## [EXERCISE PROMPT]
Every line below must be reproduced exactly. Copy them all.

## BEGIN

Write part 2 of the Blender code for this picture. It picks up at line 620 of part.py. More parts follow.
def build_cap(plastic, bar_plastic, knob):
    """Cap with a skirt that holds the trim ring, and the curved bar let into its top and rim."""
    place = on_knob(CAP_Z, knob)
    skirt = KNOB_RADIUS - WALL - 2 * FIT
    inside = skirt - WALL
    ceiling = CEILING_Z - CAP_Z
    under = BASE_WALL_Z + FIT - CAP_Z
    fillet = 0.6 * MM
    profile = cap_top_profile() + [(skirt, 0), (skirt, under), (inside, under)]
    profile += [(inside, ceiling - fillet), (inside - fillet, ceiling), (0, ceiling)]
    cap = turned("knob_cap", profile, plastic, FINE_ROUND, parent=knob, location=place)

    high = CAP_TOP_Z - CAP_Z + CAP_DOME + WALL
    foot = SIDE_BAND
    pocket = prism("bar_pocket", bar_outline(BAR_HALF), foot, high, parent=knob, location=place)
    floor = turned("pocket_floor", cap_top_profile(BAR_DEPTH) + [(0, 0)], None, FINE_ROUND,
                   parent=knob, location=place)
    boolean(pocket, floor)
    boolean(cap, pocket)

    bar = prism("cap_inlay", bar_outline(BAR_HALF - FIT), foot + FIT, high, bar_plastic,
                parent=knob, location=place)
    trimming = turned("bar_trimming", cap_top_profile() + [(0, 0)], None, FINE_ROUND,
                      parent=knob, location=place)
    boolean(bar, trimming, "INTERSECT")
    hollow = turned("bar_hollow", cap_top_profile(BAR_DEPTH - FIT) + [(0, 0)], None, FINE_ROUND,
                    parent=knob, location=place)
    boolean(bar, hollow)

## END

## [THE OUTPUT]
Write part 2 of the Blender code for this picture. It picks up at line 620 of part.py. More parts follow.
def build_cap(plastic, bar_plastic, knob):
    """Cap with a skirt that holds the trim ring, and the curved bar let into its top and rim."""
    place = on_knob(CAP_Z, knob)
    skirt = KNOB_RADIUS - WALL - 2 * FIT
    inside = skirt - WALL
    ceiling = CEILING_Z - CAP_Z
    under = BASE_WALL_Z + FIT - CAP_Z
    fillet = 0.6 * MM
    profile = cap_top_profile() + [(skirt, 0), (skirt, under), (inside, under)]
    profile += [(inside, ceiling - fillet), (inside - fillet, ceiling), (0, ceiling)]
    cap = turned("knob_cap", profile, plastic, FINE_ROUND, parent=knob, location=place)

    high = CAP_TOP_Z - CAP_Z + CAP_DOME + WALL
    foot = SIDE_BAND
    pocket = prism("bar_pocket", bar_outline(BAR_HALF), foot, high, parent=knob, location=place)
    floor = turned("pocket_floor", cap_top_profile(BAR_DEPTH) + [(0, 0)], None, FINE_ROUND,
                   parent=knob, location=place)
    boolean(pocket, floor)
    boolean(cap, pocket)

    bar = prism("cap_inlay", bar_outline(BAR_HALF - FIT), foot + FIT, high, bar_plastic,
                parent=knob, location=place)
    trimming = turned("bar_trimming", cap_top_profile() + [(0, 0)], None, FINE_ROUND,
                      parent=knob, location=place)
    boolean(bar, trimming, "INTERSECT")
    hollow = turned("bar_hollow", cap_top_profile(BAR_DEPTH - FIT) + [(0, 0)], None, FINE_ROUND,
                    parent=knob, location=place)
    boolean(bar, hollow)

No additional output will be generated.